GCC Secretary-General Dr. Abdullatif Al-Zayani added to the chorus of international condemnation on Saturday, describing the attacks as a dangerous escalation and violation of international laws.

He also said that it was a direct threat to maritime safety and the world’s energy supply. He said that “this attack is a terrorist act that calls for the international community to respond quickly and decisively to protect international shipping lines in this vital region of the world.” 


US President Donald Trump said the attack had Iran "written all over it" and Saudi Arabia said it agreed with Washington's initial assessment that Tehran was responsible. 

On Friday, the US military released video footage it said suggested that Iran wanted to hide evidence that it was behind the attacks.

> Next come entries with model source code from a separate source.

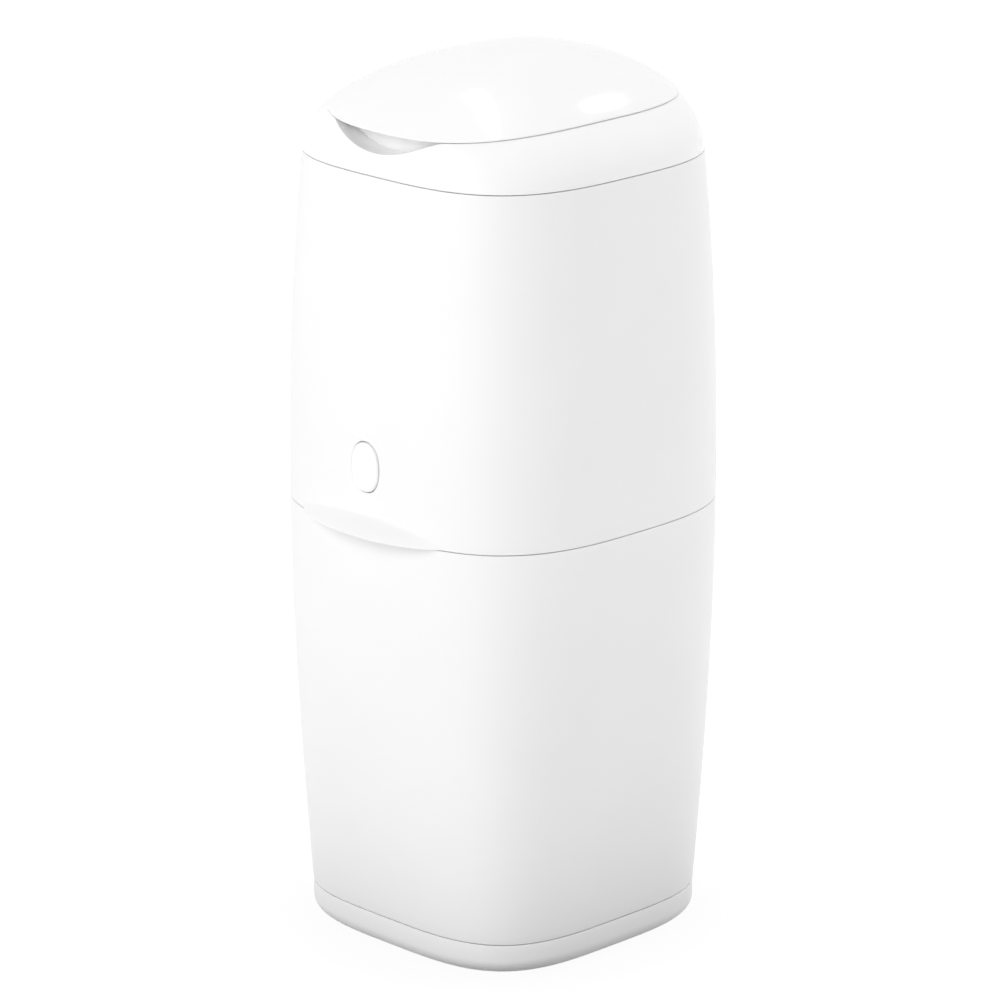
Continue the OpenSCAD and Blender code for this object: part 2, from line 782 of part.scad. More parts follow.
module fixed_jaw() color("slategray")
union() {
    block([-jaw_half, -mouth_deep - 8, rod_z - 4], [jaw_half, -mouth_deep - 4, frame_z]);
    block([-jaw_half, -mouth_deep - 5, rod_z - jaw_t / 2], [jaw_half, fixed_face - 1, rod_z + jaw_t / 2]);
    block([-jaw_half, fixed_face - jaw_t, rod_z - jaw_h / 2], [jaw_half, fixed_face, rod_z + jaw_h / 2]);
    for (u = jaw_ribs)
        fixed_jaw_rib(u * mouth_half);
}

// Rib that ties the fixed jaw's shelf to its back wall
module fixed_jaw_rib(x)
translate([0, -mouth_deep - 5, rod_z])
    along_x(x - rib_t / 2, x + rib_t / 2)
        polygon([[0, 1], [0, rod_down - 2], [mouth_deep - jaw_meet, 1]]);

module fixed_jaw_pad() color("dimgray")
block([-mouth_half, fixed_face, rod_z - jaw_h / 2 + 1],
    [mouth_half, fixed_face + pad_t, rod_z + jaw_h / 2 - 1]);

module guide_rods() color("silver")
both_sides() translate([rod_off, 0, rod_z])
    along_y(front_lug_y, rear_lug_y + lug_t) circle(r = rod_r);

module jaw_springs() color("silver")
both_sides() translate([rod_off, boss_back, rod_z]) rotate([-90, 0, 0])
    coil(rod_r + 2 * spring_wire, spring_wire, spring_turns, rear_lug_y - boss_back);

module sliding_jaw() color("slategray")
difference() {
    union() {
        block([-jaw_half, jaw_face, rod_z - jaw_t / 2], [jaw_half, jaw_back, rod_z + jaw_t / 2]);
        block([-jaw_half, jaw_face, rod_z - jaw_h / 2], [jaw_half, jaw_face + jaw_t, rod_z + jaw_h / 2]);
        for (u = jaw_ribs)
            sliding_jaw_rib(u * mouth_half);
        both_sides() {
            translate([rod_off, 0, rod_z]) along_y(boss_front, boss_back) circle(r = lug_half);
            block([jaw_half - 4, boss_front, rod_z - lug_half / 2],
                [rod_off - rod_r - 0.5, boss_back, rod_z + lug_half / 2]);
        }
    }
    both_sides() translate([rod_off, 0, rod_z])
        along_y(boss_front - 1, boss_back + 1) circle(r = rod_r + run_play);
}

// Rib that ties the sliding jaw's face to the underside of its plate
module sliding_jaw_rib(x)
translate([0, jaw_face + jaw_t - 1, rod_z])
    along_x(x - rib_t / 2, x + rib_t / 2)
        polygon([[0, 1 - jaw_h / 2], [0, 0], [jaw_back - jaw_face - 8, 0]]);

module sliding_jaw_pad() color("dimgray")
block([-mouth_half, jaw_face - pad_t, rod_z - jaw_h / 2 + 1],
    [mouth_half, jaw_face, rod_z + jaw_h / 2 - 1]);

module cutter_body() color("darkorange")
translate([0, cutter_y, frame_z])
difference() {
    along_x(-cutter_w / 2, cutter_w / 2) polygon([
        [0, 0], [cutter_d, 0], [cutter_d, -cutter_neck], [0.6 * cutter_d, -cutter_h],
        [0.3 * cutter_d, -cutter_h], [0, -cutter_neck]
    ]);
    block([-cutter_slot / 2, -1, -cutter_h - 1], [cutter_slot / 2, cutter_d + 1, -cutter_neck]);
    block([-blade_half - 0.5, cutter_d / 2 - blade_t / 2 - 0.1, -0.75 * cutter_h],
        [blade_half + 0.5, cutter_d / 2 + blade_t / 2 + 0.1, -blade_top]);
}

module cutter_blade() color("silver")
translate([0, cutter_y, frame_z])
    along_y(cutter_d / 2 - blade_t / 2, cutter_d / 2 + blade_t / 2) polygon([
        [-blade_half, -blade_top], [-blade_half, -0.62 * cutter_h], [3.5 - blade_half, -0.73 * cutter_h],
        [blade_half - 3.5, -0.52 * cutter_h], [blade_half, -0.4 * cutter_h], [blade_half, -blade_top]
    ]);

module latch_guide() color("lightgray")
difference() {
    union() {
        both_sides()
            block([guide_in, -wall_face, button_z - guide_up],
                [guide_in + guide_t, -guide_y, button_z + guide_up]);
        block([-guide_in - guide_t, -guide_y, button_z - guide_up],
            [guide_in + guide_t, -guide_y + guide_t, button_z + guide_up]);
        block([-guide_in - guide_t, -wall_face, button_z + guide_up],
            [guide_in + guide_t, -guide_y + guide_t, button_z + guide_up + guide_t]);
    }
    translate([0, 0, button_z]) along_y(-guide_y - 1, -guide_y + guide_t + 1) circle(r = stem_r + run_play);
}

module latch_spring() color("silver")
translate([0, -hook_y + hook_t, button_z]) rotate([-90, 0, 0])
    coil(stem_r + 2 * spring_wire, spring_wire, latch_spring_turns, latch_spring_l);

module release_button() color("white")
translate([0, 0, button_z])
union() {
    brow = half_at(button_z) + button_proud - button_edge;
    rotate([90, 0, 0]) loft(concat(
        [at_height(button_outline(0), wall_face - 1)],
        [
            for (a = [0:30:90])
                at_height(button_outline(button_edge * (cos(a) - 1)), brow + 0.75 * button_edge * sin(a))
        ],
        [at_height(0.6 * button_outline(-button_edge), brow + 0.75 * button_edge + button_crown)]
    ));
    along_y(-wall_face, -wall_face + flange_t) polygon(button_outline(flange_w));
    along_y(-wall_face + flange_t / 2, -stem_end) circle(r = stem_r);
}

module latch_hook() color("slategray")
difference() {
    catch_y = hook_y - keeper_tip - hook_catch;
    union() {
        block([-hook_w / 2, -hook_y, keeper_ledge_z - face_gap - hook_nose_h],
            [hook_w / 2, -hook_y + hook_t, button_z + stem_r + 4]);
        translate([0, -hook_y, keeper_ledge_z - face_gap])
            along_x(-hook_w / 2, hook_w / 2)
                polygon([[0.5, 0], [0.5, -hook_nose_h], [-1, -hook_nose_h], [catch_y, -2], [catch_y, 0]]);
    }
    translate([0, 0, button_z]) along_y(-hook_y - 1, -hook_y + hook_t + 1) circle(r = stem_r + tight);
}

module lid_hinge_pin() color("silver")
translate([0, lid_axis_y, lid_axis_z])
    along_x(-lid_knuckle_half - lug_play - lid_lug_w, lid_knuckle_half + lug_play + lid_lug_w)
        circle(r = lid_pin_r);

module lid_shell() color("white")
difference() {
    union() {
        loft(concat(
            [for (s = [0.12, 0.35, 0.55, 0.75, 0.9]) dome_ring(s, lid_t, lid_t)],
            [dome_ring(1, lid_t, lid_t), dome_ring(1, 0, 0)],
            [for (s = [1, 0.985, 0.95, 0.88, 0.78, 0.62, 0.42, 0.2, 0.05]) dome_ring(s, 0, 0, lid_rim)]
        ));
        intersection() {
            lid_posts() translate([0, 0, liner_z + liner_t]) cylinder(r = post_r, h = far);
            loft(concat(
                [dome_ring(1, lid_t + 1, lid_t - 1)],
                [for (s = [0.9, 0.75, 0.55, 0.35, 0.12]) dome_ring(s, lid_t + 1, lid_t - 1)]
            ));
        }
        lid_knuckle();
    }
    lid_posts() translate([0, 0, liner_z]) cylinder(r = post_screw_r + tight, h = post_screw_l + 2);
    translate([0, lid_axis_y, lid_axis_z])
        along_x(-far / 2, far / 2) circle(r = lid_pin_r + run_play);
}

// The lid's knuckle, with an arm that rises behind the collar to the lid's rim
module lid_knuckle()
translate([0, lid_axis_y, lid_axis_z])
along_x(-lid_knuckle_half, lid_knuckle_half) {
    under = lid_axis_down + half_gap;
    circle(r = lid_knuckle_r);
    polygon([
        [0.5 - lid_knuckle_r, 0], [0.5 - lid_knuckle_r, under], [-lid_knuckle_r - 4.6, under],
        [-lid_knuckle_r - 4.6, under + lid_rim], [-lid_knuckle_r, under + lid_rim],
        [0, under], [lid_knuckle_r, 0.5 * under], [lid_knuckle_r, 0]
    ]);
}

module lid_posts()
translate([0, post_back, 0]) at_corners(post_x, post_y) children();

module lid_liner() color("whitesmoke")
difference() {
    top = dome_ring(liner_top, lid_t, lid_t + 3 * face_gap);
    loft([
        inner_ring(liner_z, liner_in),
        top,
        [for (p = top) [0.975 * p[0], 0.975 * p[1], p[2]]],
        inner_ring(liner_z + liner_t, liner_in + 2)
    ]);
    lid_posts() translate([0, 0, liner_z - 1]) cylinder(r = post_screw_r + 0.3, h = far);
}

module lid_seal() color("gray")
loft(closed = true, [
    inner_ring(seat_z + face_gap, liner_in + 1),
    inner_ring(liner_z, liner_in + 0.4),
    inner_ring(liner_z, liner_in + 3.4),
    inner_ring(seat_z + face_gap, liner_in + 2.8)
]);

module lid_screws() color("silver")
lid_posts() translate([0, 0, liner_z]) screw(post_screw_r, post_screw_l);

module cassette_body() color("aliceblue")
translate([0, 0, cassette_z])
rotate_extrude($fn = 96) polygon([
    [throat_r, 0], [cassette_r - 1, 0], [cassette_r, 1], [cassette_r, cassette_h],
    [cassette_r - cassette_wall, cassette_h], [cassette_r - cassette_wall, cassette_base],
    [throat_r + cassette_wall, cassette_base], [throat_r + cassette_wall, cassette_h - 4],
    [throat_r, cassette_h - 4]
]);

module film_pack() color("lightblue")
translate([0, 0, cassette_z + cassette_base + tight])
rotate_extrude($fn = 96) difference() {
    inner = throat_r + cassette_wall + 0.6;
    outer = cassette_r - cassette_wall - 0.6;
    translate([inner, 0]) square([outer - inner, cassette_h - 8]);
    for (z = [2.5:3:cassette_h - 9])
        translate([outer - 0.3, z]) square([1, 0.8]);
}

module cassette_cap() color("deepskyblue")
translate([0, 0, cassette_z + cassette_h - cap_down])
rotate_extrude($fn = 96) {
    inner = throat_r + cassette_wall + 1.4;
    outer = cassette_r - cassette_wall - tight;
    polygon([[inner, 0], [outer, 0], [outer, cap_t], [inner + 1.6, cap_t], [inner, cap_t - 1.4]]);
}

foot_ring();
rubber_feet();
foot_screws();
lower_bucket();
rim_seal();
latch_keeper();
keeper_screws();
main_hinge_pin();
upper_housing();
collar();
cassette_deck();
deck_screws();
clamp_frame();
clamp_screws();
fixed_jaw();
fixed_jaw_pad();
guide_rods();
jaw_springs();
cutter_body();
cutter_blade();
latch_guide();
latch_spring();
lid_hinge_pin();
lid_shell();
lid_liner();
lid_seal();
lid_screws();
sliding_jaw();
sliding_jaw_pad();
release_button();
latch_hook();
cassette_body();
film_pack();
cassette_cap();
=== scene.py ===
"""Nappy bin: the visible surfaces, their materials, the studio and the camera.

Sizes are in millimetres, and mesh() turns them into metres. They have the values of the CAD
source, so that each skin lies on the solid it stands for, apart from the finish listed below.
A ring is an array of AROUND points, counted round the bin from +X towards the back. Stations are
rings with a rounding radius each, and skin() lays a surface through them.
"""

import json
import math

import bmesh
import bpy
import numpy as np
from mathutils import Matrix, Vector


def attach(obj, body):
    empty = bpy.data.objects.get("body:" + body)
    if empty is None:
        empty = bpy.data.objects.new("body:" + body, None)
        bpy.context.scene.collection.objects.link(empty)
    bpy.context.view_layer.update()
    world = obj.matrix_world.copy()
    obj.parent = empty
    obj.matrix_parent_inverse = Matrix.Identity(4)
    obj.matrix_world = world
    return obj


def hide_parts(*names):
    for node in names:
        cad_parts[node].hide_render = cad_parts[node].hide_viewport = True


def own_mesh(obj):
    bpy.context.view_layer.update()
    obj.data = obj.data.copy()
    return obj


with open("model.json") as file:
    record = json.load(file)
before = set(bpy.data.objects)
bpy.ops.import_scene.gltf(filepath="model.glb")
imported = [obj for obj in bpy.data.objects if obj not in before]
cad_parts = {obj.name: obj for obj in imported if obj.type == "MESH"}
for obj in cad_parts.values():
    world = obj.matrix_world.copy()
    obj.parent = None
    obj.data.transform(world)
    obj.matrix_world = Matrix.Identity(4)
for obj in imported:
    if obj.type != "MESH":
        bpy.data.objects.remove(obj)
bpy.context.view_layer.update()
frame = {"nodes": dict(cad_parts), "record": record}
nodes = frame["nodes"]

MM = 0.001

# Body
BODY_W = 226.0
WAIST_Z = 275.0
FOOT_Z = 22.0
SEAM_Z = 267.0
COLLAR_Z = 478.0
FOOT_DRAW = 14.0  # how far each side draws in from the waist to the foot
COLLAR_DRAW = 9.0
FOOT_SQUARE = 3.56
SEAM_SQUARE = 3.0
COLLAR_SQUARE = 3.14
WALL = 2.6
HALF_GAP = 0.3  # half of the gap along a seam
FACE_GAP = 0.3  # between neighbouring faces that nearly touch

# Finish that only the scene has
SEAM_ROUND = 0.2  # rounding of the edges along the seams
LID_GAP_UP = 0.1  # height of the lid's low edge over the joint with the collar
PIN_PROUD = 0.25  # how far a hinge pin's ends stand out of its lugs
HOLE_FILLET = 0.7  # rounding of the rim of the button's hole
BUTTON_PILLOW = 0.6  # how much further out the button's face stands
BUTTON_CROWN = 0.2  # how much its middle swells beyond that
BUTTON_EDGE = 1.8  # rounding of the button's rim
LIP_COVE_AT = 0.78  # share of the lip's height where its slope meets the wall
LIP_COVE = 0.12  # roundness of the cove there
PAD_RIDGE = 0.16  # half the depth of the jaw pads' ridges, as a share of their thickness

# Foot
FOOT_ROUND = 10.0
FEET_PROUD = 2.0
FLOOR_T = 3.0
FOOT_LIP = 0.4
FOOT_SCREW_OFF = 42.0
FOOT_SCREW_R = 1.8
FOOT_HOLE_R = 2.2 * FOOT_SCREW_R
FOOT_HOLE_D = 1.4 * FOOT_SCREW_R
FOOT_BOSS_R = 5.0
FOOT_BOSS_H = 9.0
SUNK = 0.5  # how far a post's root is sunk in the shell that carries it

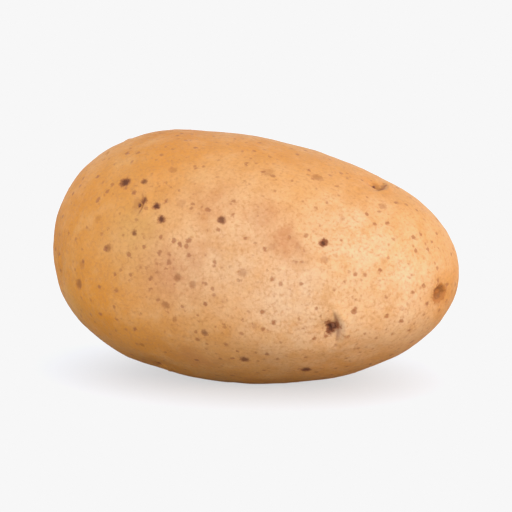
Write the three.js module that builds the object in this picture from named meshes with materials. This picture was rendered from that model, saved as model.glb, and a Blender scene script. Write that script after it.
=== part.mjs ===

Iran has repeatedly threatened to disrupt the Strait of Hormuz - the narrow shipping lane into the Arabian Gulf through which one fifth of the world's oil is transported.

Iran on Saturday summoned the British ambassador to Tehran after London also blamed it for the attacks, the Students News Agency ISNA reported.
"During the meeting with Iran's foreign ministry official, Iran strongly condemned the unfounded allegations and criticised Britain's unacceptable stance regarding the attacks in the Gulf of Oman," it said.

British Foreign Secretary Jeremy Hunt issued a statement Friday blaming Iran and its Islamic Revolutionary Guard Corps for the attacks, saying no other state or non-state actor could have been responsible.

Meanwhile, crew members of the Norwegian-owned oil tanker that was attacked landed Saturday in Dubai after two days in Iran.
Associated Press journalists saw the crew of the Front Altair after their Iran Air flight from Bandar Abbas, Iran, landed in the UAE.

Earlier, the oil tanker left Iran's territorial waters and was under tow to the UAE, shipping officials said Saturday.
The Norwegian company which owns the ship said specialists would board the vessel on Saturday to assess the damage.

The other tanker that was attacked, the Kokuka Courageous, was heading to port Saturday, its owners said.

The Japanese tanker's Tokyo-based operator Kokuka confirmed the vessel was heading to the UAE.

"We still don't know if the tanker goes to Khor Fakkan or Fujairah as they are very close," said a spokesman.

Maritime experts would then seek to transfer its highly flammable cargo to shore, according to an unnamed official quoted by Japanese state media.

Earlier, Al-Falih said that he hopes oil producers will be able to balance the oil market before next year.
“We hope that we will balance the market before next year. We are working on it,” Al-Falih told reporters on the sidelines of a meeting of G20 energy and environment ministers in Karuizawa, Japan, when asked about the current oil market situation.
Al-Falih said earlier this month that the Organization of the Petroleum Exporting Countries (OPEC) was close to agreeing to extend a pact on cutting oil supplies beyond June, although more talks were still needed with non-OPEC countries that were part of the production deal.